→ Recorded information
•••••
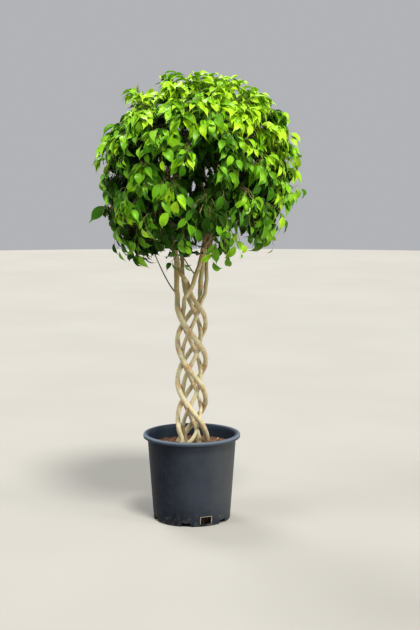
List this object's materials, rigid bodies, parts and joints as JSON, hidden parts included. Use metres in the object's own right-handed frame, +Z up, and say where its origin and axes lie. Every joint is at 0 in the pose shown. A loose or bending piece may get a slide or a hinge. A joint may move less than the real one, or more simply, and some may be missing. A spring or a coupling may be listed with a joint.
{
  "type": "potted braided weeping fig",
  "caption": "Indoor tree in a round nursery pot: slender stems plaited into an open lattice column that forks into a round crown of drooping pointed leaves.",
  "frame": {"origin": "middle of the pot's flat underside, on the surface the pot stands on", "axes": "+Z up, -Y the front that the picture shows, +X to the right seen from the front"},
  "size_m": [0.6156, 0.6112, 1.3626],
  "materials": {
    "pot_plastic": "satin",
    "potting_mix": "matte",
    "bark": "matte",
    "young_bark": "matte",
    "leaves_top": "satin",
    "leaves_high": "satin",
    "leaves_low": "satin"
  },
  "bodies": {
    "root": {"pot": "pot_plastic", "soil": "potting_mix", "stem_1": "bark", "stem_2": "bark", "stem_3": "bark", "stem_4": "bark", "stem_5": "bark", "stem_6": "bark", "bough_low_1": "young_bark", "bough_low_2": "young_bark", "bough_low_3": "young_bark", "bough_low_4": "young_bark", "bough_low_5": "young_bark", "bough_low_6": "young_bark", "bough_high_1": "young_bark", "bough_high_2": "young_bark", "bough_high_3": "young_bark", "bough_high_4": "young_bark", "bough_high_5": "young_bark", "bough_high_6": "young_bark", "bough_top": "young_bark", "side_twig_left": "young_bark", "side_twig_middle": "young_bark", "foliage_low_1": "leaves_low", "foliage_low_2": "leaves_low", "foliage_low_3": "leaves_low", "foliage_low_4": "leaves_low", "foliage_low_5": "leaves_low", "foliage_low_6": "leaves_low", "foliage_high_1": "leaves_high", "foliage_high_2": "leaves_high", "foliage_high_3": "leaves_high", "foliage_high_4": "leaves_high", "foliage_high_5": "leaves_high", "foliage_high_6": "leaves_high", "foliage_top": "leaves_top"}
  },
  "joints": []
}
•••••
→ Your goal
Write out every line exactly as it stands.

→ Answer to the task
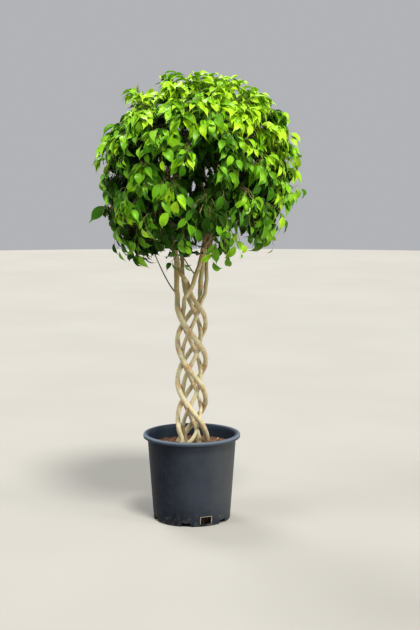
List this object's materials, rigid bodies, parts and joints as JSON, hidden parts included. Use metres in the object's own right-handed frame, +Z up, and say where its origin and axes lie. Every joint is at 0 in the pose shown. A loose or bending piece may get a slide or a hinge. A joint may move less than the real one, or more simply, and some may be missing. A spring or a coupling may be listed with a joint.
{
  "type": "potted braided weeping fig",
  "caption": "Indoor tree in a round nursery pot: slender stems plaited into an open lattice column that forks into a round crown of drooping pointed leaves.",
  "frame": {"origin": "middle of the pot's flat underside, on the surface the pot stands on", "axes": "+Z up, -Y the front that the picture shows, +X to the right seen from the front"},
  "size_m": [0.6156, 0.6112, 1.3626],
  "materials": {
    "pot_plastic": "satin",
    "potting_mix": "matte",
    "bark": "matte",
    "young_bark": "matte",
    "leaves_top": "satin",
    "leaves_high": "satin",
    "leaves_low": "satin"
  },
  "bodies": {
    "root": {"pot": "pot_plastic", "soil": "potting_mix", "stem_1": "bark", "stem_2": "bark", "stem_3": "bark", "stem_4": "bark", "stem_5": "bark", "stem_6": "bark", "bough_low_1": "young_bark", "bough_low_2": "young_bark", "bough_low_3": "young_bark", "bough_low_4": "young_bark", "bough_low_5": "young_bark", "bough_low_6": "young_bark", "bough_high_1": "young_bark", "bough_high_2": "young_bark", "bough_high_3": "young_bark", "bough_high_4": "young_bark", "bough_high_5": "young_bark", "bough_high_6": "young_bark", "bough_top": "young_bark", "side_twig_left": "young_bark", "side_twig_middle": "young_bark", "foliage_low_1": "leaves_low", "foliage_low_2": "leaves_low", "foliage_low_3": "leaves_low", "foliage_low_4": "leaves_low", "foliage_low_5": "leaves_low", "foliage_low_6": "leaves_low", "foliage_high_1": "leaves_high", "foliage_high_2": "leaves_high", "foliage_high_3": "leaves_high", "foliage_high_4": "leaves_high", "foliage_high_5": "leaves_high", "foliage_high_6": "leaves_high", "foliage_top": "leaves_top"}
  },
  "joints": []
}